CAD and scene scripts

· · · · ·

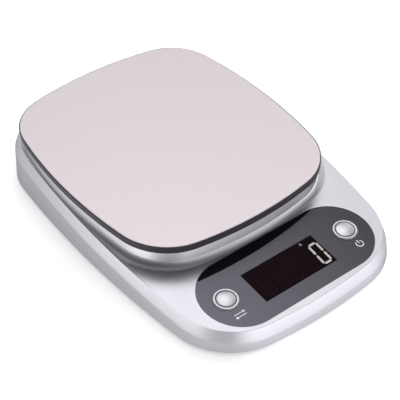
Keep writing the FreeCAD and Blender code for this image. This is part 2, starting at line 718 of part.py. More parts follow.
def coil_spring(start, length, coil_radius, wire_radius, half_turns):
    """A coil along +Y, bent as half turns that lean to and fro."""
    rise = (length - 2 * wire_radius) / half_turns
    reach = math.hypot(coil_radius, rise / 2)
    arcs = []
    for turn in range(half_turns):
        side = 1 if turn % 2 == 0 else -1
        first = start + V(side * coil_radius, wire_radius + turn * rise, 0)
        last = start + V(-side * coil_radius, wire_radius + (turn + 1) * rise, 0)
        arcs.append(Part.Arc(first, (first + last) * 0.5 + V(0, 0, side * reach), last).toShape())
    section = Part.Wire(Part.makeCircle(wire_radius, arcs[0].Vertexes[0].Point, V(0, 0, 1)))
    return Part.Wire(arcs).makePipeShell([section], True, True)


def battery_springs():
    """The coil springs at the flat end of each cell."""
    second_start = BAY_Y[0] + 0.9 + BATTERY_NUB + BATTERY_BODY
    spans = ((BAY_Y[0] + 0.4, BAY_Y[0] + 4.8), (second_start, BAY_Y[1] - 0.4))
    return compound(coil_spring(V(x, low_y, BATTERY_Z), high_y - low_y, 3.2, 0.3, 5)
                    for x, (low_y, high_y) in zip(BATTERY_XS, spans))


def battery_leads():
    """The red and black leads from the bay to the board."""
    leads = []
    for x, board_x in ((BATTERY_XS[0], 30.0), (BATTERY_XS[1], 34.0)):
        points = [V(x, BAY_Y[0] - 2.2, 12.8), V(x, -6.0, 12.8), V(board_x, -24.0, 6.6),
                  V(board_x, -52.0, 6.4), V(board_x, -69.6, 7.4)]
        leads.append(wire_run(points, 1.3, 2.5))
    return compound(leads)


def battery_cover():
    """The snap-out cover: a flush plate with a tongue at the rear and a latch finger at the front."""
    cover_x, cover_y = cover_span()
    top = PLATE_BOTTOM + COVER_THICK
    plate = block(cover_x, cover_y, (PLATE_BOTTOM, top))
    plate = plate.makeFillet(1.0, upright_edges(plate))
    tongue = block(tongue_span(), (cover_y[1] - 1.5, cover_y[1] + 1.8), (top - 0.7, top))
    latch = block(latch_span(), (cover_y[0] + 0.4, cover_y[0] + 1.4), (top - 0.5, top + 2.8))
    return fused([plate, tongue, latch])


def battery_foam():
    """A foam pad inside the cover that keeps the cells from rattling."""
    top = PLATE_BOTTOM + COVER_THICK
    return block_at((sum(BATTERY_XS) / 2, sum(BAY_Y) / 2), (8.0, 30.0), (top, top + 0.35))


# ---------------------------------------------------------------- every node

NODES = {
    "top_housing": top_housing,
    "bottom_housing": bottom_housing,
    "housing_screws": housing_screws,
    "rubber_feet": rubber_feet,
    "steel_platform_sheet": steel_platform_sheet,
    "sheet_tape": sheet_tape,
    "platform_tray": platform_tray,
    "tray_screws": tray_screws,
    "platform_bracket": platform_bracket,
    "load_cell": load_cell,
    "cell_spacer_lower": lambda: cell_spacer(-1, CELL_BOTTOM - SPACER_THICK),
    "cell_spacer_upper": lambda: cell_spacer(1, CELL_BOTTOM + CELL_SIDE),
    "cell_screws_lower": cell_screws_lower,
    "cell_screws_upper": cell_screws_upper,
    "strain_gauges": strain_gauges,
    "gauge_sealant": gauge_sealant,
    "gauge_cable": gauge_cable,
    "label_panel": label_panel,
    "unit_button": lambda: button_cap(-BUTTON_X),
    "power_button": lambda: button_cap(BUTTON_X),
    "unit_switch_body": lambda: switch_body(-BUTTON_X),
    "power_switch_body": lambda: switch_body(BUTTON_X),
    "unit_switch_plunger": lambda: switch_plunger(-BUTTON_X),
    "power_switch_plunger": lambda: switch_plunger(BUTTON_X),
    "lcd_glass": lcd_glass,
    "lcd_frame": lcd_frame,
    "lcd_backlight": lcd_backlight,
    "zebra_strip": zebra_strip,
    "main_board": main_board,
    "board_screws": board_screws,
    "controller_dome": controller_dome,
    "board_components": board_components,
    "cable_header": cable_header,
    "batteries": batteries,
    "battery_bridge": battery_bridge,
    "battery_terminals": battery_terminals,
    "battery_springs": battery_springs,
    "battery_leads": battery_leads,
    "battery_cover": battery_cover,
    "battery_foam": battery_foam,
}

for node, make in NODES.items():
    shape = make()
    box = shape.optimalBoundingBox(False, False)
    print(f"{node:22s} solids {len(shape.Solids)} valid {shape.isValid()} volume {shape.Volume:10.1f}",
          f"from ({box.XMin:.2f}, {box.YMin:.2f}, {box.ZMin:.2f})",
          f"to ({box.XMax:.2f}, {box.YMax:.2f}, {box.ZMax:.2f})")
    save(node, shape)
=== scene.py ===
"""Looks for the digital gram scale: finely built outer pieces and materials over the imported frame.

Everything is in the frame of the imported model. Sizes below are in millimetres; meshes are made in
metres. The outlines and levels follow the solid model, apart from the small differences that the
comments name, so each piece lies on its own solid.
"""
import json
import math

import bmesh
import bpy
from mathutils import Matrix, Vector


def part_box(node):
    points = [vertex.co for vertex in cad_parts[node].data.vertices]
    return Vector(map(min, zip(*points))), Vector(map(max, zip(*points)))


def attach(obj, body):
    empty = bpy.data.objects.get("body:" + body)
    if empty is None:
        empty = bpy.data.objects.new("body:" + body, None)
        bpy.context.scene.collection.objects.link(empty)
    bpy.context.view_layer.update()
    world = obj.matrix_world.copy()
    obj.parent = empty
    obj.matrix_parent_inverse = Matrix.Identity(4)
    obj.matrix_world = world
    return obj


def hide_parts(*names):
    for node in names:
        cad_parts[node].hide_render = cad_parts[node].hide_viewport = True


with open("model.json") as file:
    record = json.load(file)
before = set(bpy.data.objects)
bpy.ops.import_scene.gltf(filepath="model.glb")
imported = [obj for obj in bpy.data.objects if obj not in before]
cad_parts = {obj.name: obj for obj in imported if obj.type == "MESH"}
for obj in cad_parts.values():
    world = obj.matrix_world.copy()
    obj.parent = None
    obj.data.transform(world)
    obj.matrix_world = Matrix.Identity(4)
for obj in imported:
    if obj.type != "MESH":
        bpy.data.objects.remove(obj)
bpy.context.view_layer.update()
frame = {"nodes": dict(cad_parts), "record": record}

MM = 0.001

# ---------------------------------------------------------------- driving dimensions

CAMERA_FROM = (-346.5, -447.8, 533.6)
CAMERA_TARGET = (-9.57, -14.5, 21.0)
CAMERA_LENS = 107.91        # for a sensor 36 mm wide

FOOT_STAND = 1.8
DECK_BOTTOM = 29.0
DECK_TOP = 31.2
RIM_BOTTOM = 32.05          # a hair above the solid's, so the pressed tray just clears the deck
TRAY_WEB = 33.6
TRAY_FACE = 35.6
SHEET_BOTTOM = 35.9
TRAY_TOP = 36.1
SHEET_TOP = 36.4

SLOPE = 0.068               # the housing's top falls towards the front
WALL_LEVEL = 15.6           # levels are at y = 0
TOP_LEVEL = 22.75
NECK_RISE = 3.2
BEVEL_INSET = 3.0
WALL_FLARE = 1.15
WALL = 1.6
SKIN = 2.2

BODY = dict(half_width=84.0, widest_y=14.2, side_radius=699.0,
            front_y=-120.85, front_radius=344.0, back_y=120.85, back_radius=344.0,
            front_corner=43.9, back_corner=40.3)
SHEET = dict(half_width=78.7, widest_y=30.7, side_radius=324.0,
             front_y=-58.7, front_radius=241.0, back_y=120.1, back_radius=234.0,
             front_corner=39.0, back_corner=34.4)
NECK_FOOT = dict(half_width=80.8, widest_y=14.2, side_radius=699.0,
                 front_y=-60.4, front_radius=344.0, back_y=117.6, back_radius=344.0,
                 front_corner=40.0, back_corner=37.0)
HOLLOW_INSET = 6.6          # the hollow under the deck, in from the sheet's outline
DECK_INSET = 7.0            # the last ring on the deck's top, in from the sheet's outline
HOUSING_EDGES = (0.35, 0.6, 0.15)       # easing at the foot, under the bevel and above it

CREASE_INSET = 1.2          # the neck's crease, in from the sheet's outline
CREASE_LIP = 0.1            # the band above the crease stands out from the cove by this much
NECK_LEAN = 0.31            # above the crease the neck leans in by this much for each unit of height
COVE_LEAN = 0.58            # below the crease the cove leans out by this much for each unit of fall
COVE_SHARE = 0.7            # and by no more than this share of the way from its foot to the crease

SHEET_TUCK = 0.3            # the sheet's underside goes in this far under its edge
SHEET_FLAT = 3.0            # the last ring on the sheet's top, in from its outline
SHEET_EDGE = 0.32

RIM_LIP = 0.75
# The skirt is painted shade: dark plastic put where the gap under the rim lies in shadow.
SKIRT_BOTTOM = 31.65        # at y = 0; the solid's rim has no skirt below its underside
SKIRT_SLOPE = 0.0033
LIP_GAP = 0.06              # between the rim and the sheet
WEB_INSET = 2.0
FACE_INSET = 1.2
RIM_EDGES = (0.4, 0.22)     # easing at the rim's foot and at its top
RIB_BOTTOM = 32.8
RIB_THICK = 1.5
RIB_XS = (-48.0, 0.0, 48.0)
RIB_LENGTH = 120.0
CROSS_RIB_YS = (-58.0, 58.0)            # from the sheet's widest y, like the bosses
CROSS_RIB_LENGTH = 110.0
BOSS_XS = (-30.0, 30.0)
BOSS_YS = (-28.0, 28.0)
BOSS_RADIUS = 4.5
WEB_OVERLAP = 0.4           # ribs and bosses run up into the web

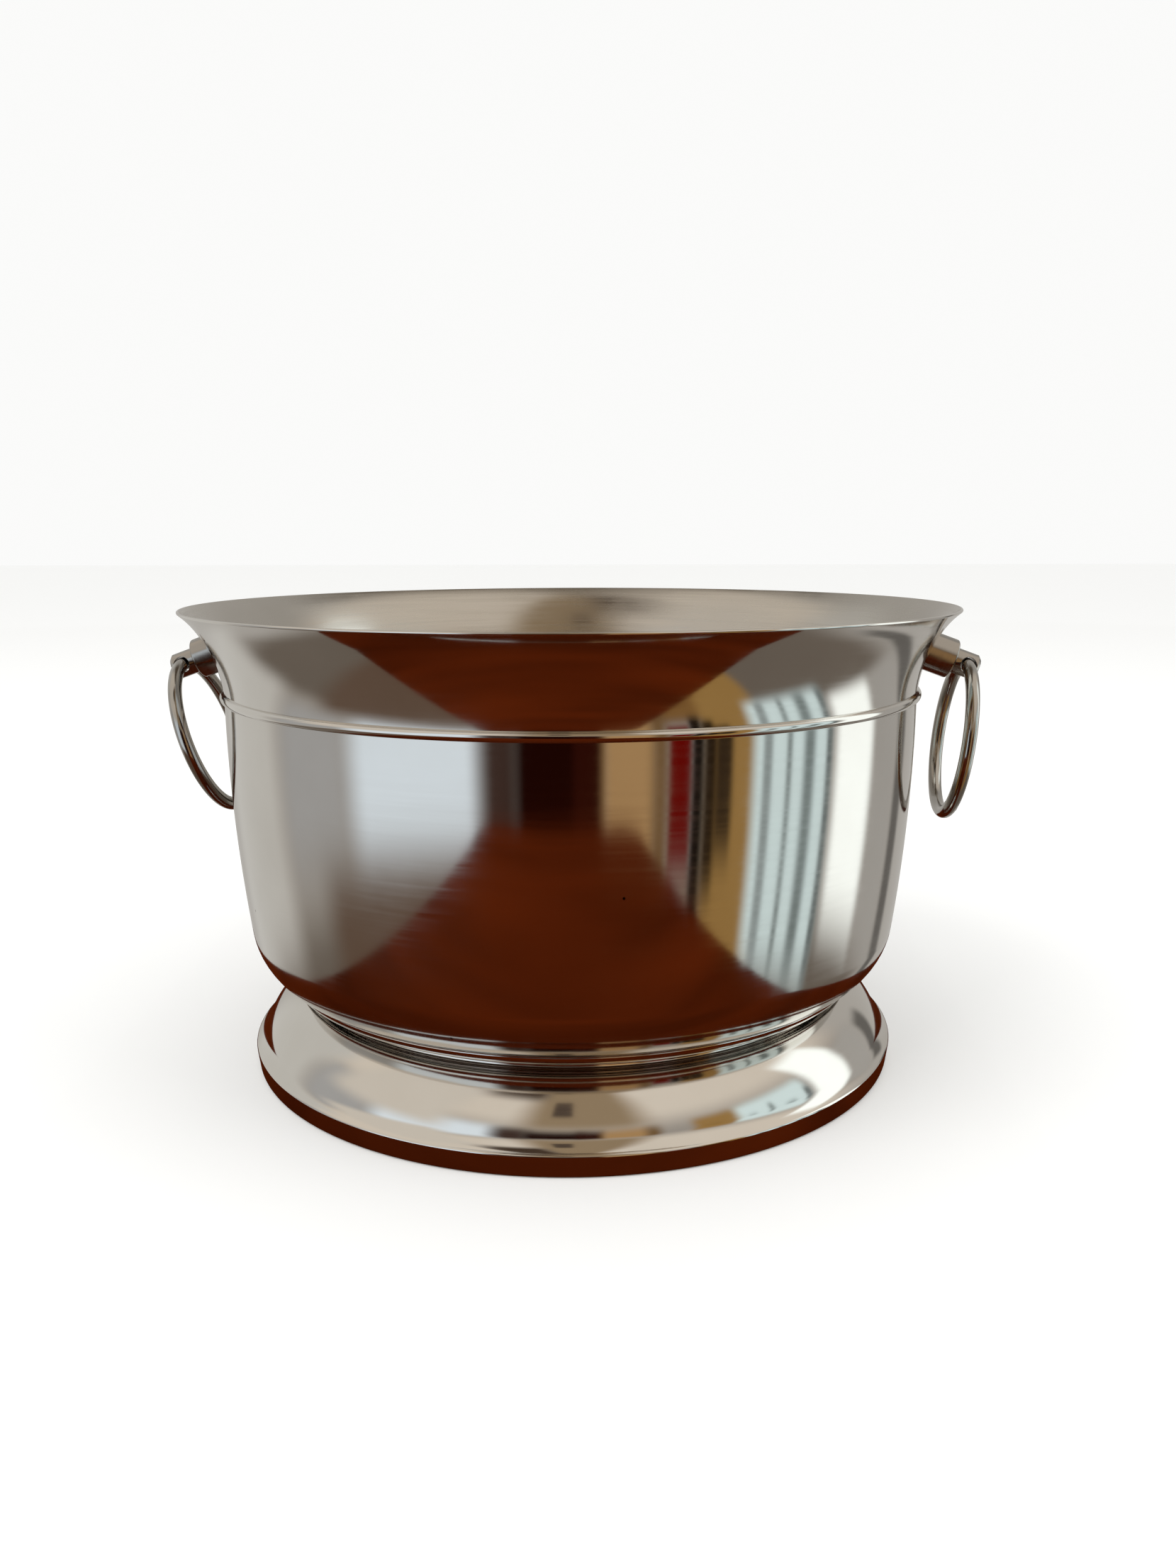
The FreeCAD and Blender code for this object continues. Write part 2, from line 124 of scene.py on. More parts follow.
def piece(name, patches, body, node_name, materials, second=(0, 0)):
    """Join grids of points into one closed mesh. Each cell of a grid is a quad, or a triangle
    at a pole; points that round to the same 3 microns become one; each corner keeps the exact
    normal of its surface. The rows named by second take the second material."""
    points = np.concatenate([grid.reshape(-1, 3) for grid, _, _ in patches])
    facing = np.concatenate([normals.reshape(-1, 3) for _, normals, _ in patches])
    uvs = np.concatenate([uv.reshape(-1, 2) for _, _, uv in patches])
    corners, finish, first = [], [], 0
    for grid, _, _ in patches:
        rows, columns = grid.shape[:2]
        index = first + np.arange(rows * columns).reshape(rows, columns)
        cells = [index[:-1, :-1], index[1:, :-1], index[1:, 1:], index[:-1, 1:]]
        corners.append(np.stack(cells, axis=-1).reshape(-1, 4))
        row = np.repeat(np.arange(rows - 1), columns - 1)
        finish.append((row >= second[0]) & (row < second[1]))
        first += rows * columns
    corners, finish = np.concatenate(corners), np.concatenate(finish)
    across = points[corners[:, 2]] - points[corners[:, 0]]
    over = points[corners[:, 3]] - points[corners[:, 1]]
    inward = (np.cross(across, over) * facing[corners].sum(axis=1)).sum(axis=1) < 0
    corners[inward] = corners[inward][:, ::-1]

    # The shift keeps round millimetres, where grids meet, away from where rounding flips.
    key = np.round(points / JOIN + JOIN_SHIFT).astype(np.int64)
    _, kept, shared = np.unique(key, axis=0, return_index=True, return_inverse=True)
    shared = shared.ravel()
    joined = shared[corners]
    distinct = joined != np.roll(joined, -1, axis=1)
    whole = distinct.sum(axis=1) >= 3
    corners, joined, distinct, finish = (x[whole] for x in (corners, joined, distinct, finish))
    starts = np.concatenate([[0], np.cumsum(distinct.sum(axis=1))[:-1]])

    mesh = bpy.data.meshes.new(name)
    mesh.vertices.add(len(kept))
    mesh.vertices.foreach_set("co", (points[kept] * MM).ravel())
    mesh.loops.add(int(distinct.sum()))
    mesh.loops.foreach_set("vertex_index", joined[distinct].astype(np.int32))
    mesh.polygons.add(len(joined))
    mesh.polygons.foreach_set("loop_start", starts.astype(np.int32))
    mesh.polygons.foreach_set("material_index", finish.astype(np.int32))
    mesh.update(calc_edges=True)
    mesh.uv_layers.new(name="UVMap").data.foreach_set("uv", (uvs[corners[distinct]] * MM).ravel())
    mesh.validate(clean_customdata=False)
    mesh.normals_split_custom_set(facing[corners[distinct]])
    for material in materials:
        mesh.materials.append(material)
    made = bpy.data.objects.new(name, mesh)
    bpy.context.scene.collection.objects.link(made)
    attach(made, body)
    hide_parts(node_name)
    return made


def colour(code):
    """An sRGB hex colour as linear light, by the sRGB curve: a short straight toe, then a
    power of 2.4."""
    share = np.array([int(code[i:i + 2], 16) for i in (1, 3, 5)]) / 255
    linear = np.where(share <= 0.04045, share / 12.92, ((share + 0.055) / 1.055) ** 2.4)
    return (*linear.tolist(), 1.0)


def add(tree, kind, inputs, **settings):
    """Add one node: settings are its properties, inputs the values or links of its sockets,
    by their numbers or names."""
    made = tree.nodes.new(kind)
    for name, value in settings.items():
        setattr(made, name, value)
    for name, value in inputs.items():
        if isinstance(value, bpy.types.NodeSocket):
            tree.links.new(value, made.inputs[name])
        else:
            made.inputs[name].default_value = value
    return made.outputs


def surface(name):
    """A new material, its tree and its surface shader."""
    material = bpy.data.materials.new(name)
    material.use_nodes = True
    return material, material.node_tree, material.node_tree.nodes["Principled BSDF"]


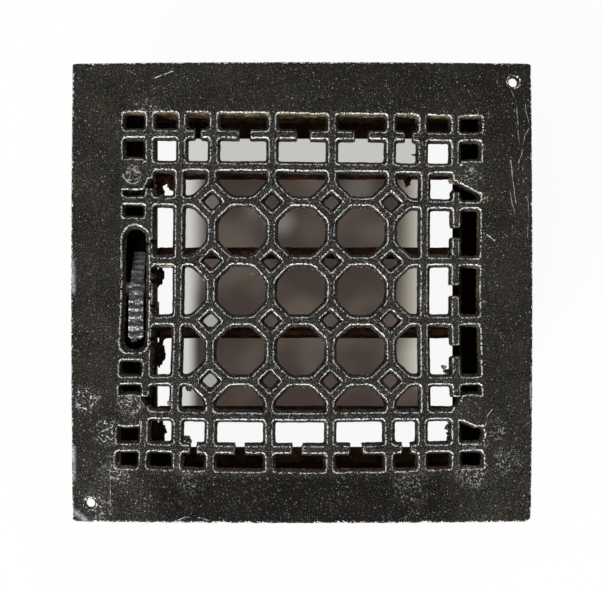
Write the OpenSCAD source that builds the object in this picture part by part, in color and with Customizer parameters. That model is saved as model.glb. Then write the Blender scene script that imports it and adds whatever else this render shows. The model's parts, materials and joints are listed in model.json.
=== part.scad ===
// Antique cast-iron floor register: a pierced face, a folded sheet case and a bank
// of four louvers that a ribbed rocker in the face opens and shuts.
// The face looks up (+Z), the case stands on z = 0, and the origin is under the
// middle of the face. The louvers are drawn open, as they stand at rest.

/* [Face] */
// Side of the square face plate
face_w = 254; // [240:1:280]
// Thickness of the face casting
face_t = 6; // [5:0.5:8]
// Side of the square pierced window
window_w = 197.2; // [195:0.2:199]
// Sideways shift of the window from the middle of the plate
window_dx = -0.5; // [-1:0.1:1]
// Shift of the window towards the back
window_dy = 1; // [-1:0.1:1.5]
// Worn bevel round the top edge of the plate
edge_bevel = 1.2; // [0.5:0.1:2]

/* [Pattern] */
// Width of a bar on its flat crest
bar_w = 3.3; // [2.8:0.1:3.8]
// Slope of each side of a bar, over the thickness of the face
bar_draft = 1.85; // [1:0.05:2.1]
// Distance between the small diamonds of the field
lattice_pitch = 32.9; // [31:0.1:33]
// Flat side of a diamond from its middle, on the crest
diamond_flat = 4.95; // [4.2:0.05:5.2]
// Long side bars, from the middle of the window
side_bar_x = 66; // [65.5:0.1:67]
// Outer side bars, from the middle of the window
outer_bar_x = 83.8; // [83:0.1:85]
// Long end bars, from the middle of the window
end_bar_y = 68.4; // [67.5:0.1:70]
// Outer end bars, from the middle of the window
outer_bar_y = 86.3; // [85.5:0.1:87]
// Corner radius of a cell
cell_r = 2; // [1:0.1:2.2]
// Break in a bar between two wide cells, at the back of the face
wide_gap = 5.8; // [4:0.2:8]
// Break in a bar between two narrow cells
narrow_gap = 3.2; // [2.6:0.2:5]
// Slope of a bar's end at a break, over the thickness of the face
gap_draft = 0.85; // [0.5:0.05:1.5]

/* [Bosses and screw holes] */
// Round bosses, sideways from the middle of the plate
boss_x = 93; // [91:0.1:93.5]
// Round bosses, from the middle of the plate towards the back and front
boss_y = 65; // [63:0.1:66]
// Radius of a boss on its crest
boss_r = 8.3; // [7:0.1:9]
// Half of the level land from a boss to the border
boss_land = 8.1; // [7.5:0.1:8.5]
// Screw holes, sideways from the middle of the plate
screw_x = 116.3; // [113:0.1:118]
// Screw holes, from the middle of the plate towards the back and front
screw_y = 115.8; // [113:0.1:118]
// Radius of a screw hole
screw_r = 2.5; // [2:0.1:3]
// Radius of the countersink at the face
sink_r = 3.95; // [3.6:0.05:4.5]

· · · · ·

▶ Task details
Print only the lines that run from the start of the listing to the line bearing "return Part.Wire(arcs).makePipeShell([section], True, True)"; please keep the first line and that last one, exactly as they appear.

▶ Exercise output
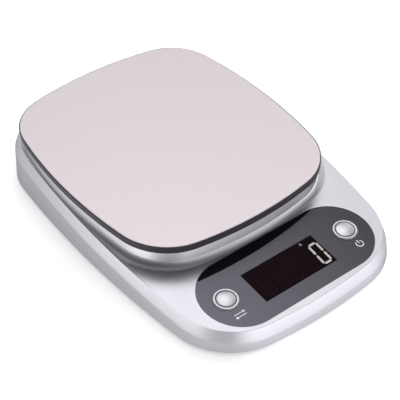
Keep writing the FreeCAD and Blender code for this image. This is part 2, starting at line 718 of part.py. More parts follow.
def coil_spring(start, length, coil_radius, wire_radius, half_turns):
    """A coil along +Y, bent as half turns that lean to and fro."""
    rise = (length - 2 * wire_radius) / half_turns
    reach = math.hypot(coil_radius, rise / 2)
    arcs = []
    for turn in range(half_turns):
        side = 1 if turn % 2 == 0 else -1
        first = start + V(side * coil_radius, wire_radius + turn * rise, 0)
        last = start + V(-side * coil_radius, wire_radius + (turn + 1) * rise, 0)
        arcs.append(Part.Arc(first, (first + last) * 0.5 + V(0, 0, side * reach), last).toShape())
    section = Part.Wire(Part.makeCircle(wire_radius, arcs[0].Vertexes[0].Point, V(0, 0, 1)))
    return Part.Wire(arcs).makePipeShell([section], True, True)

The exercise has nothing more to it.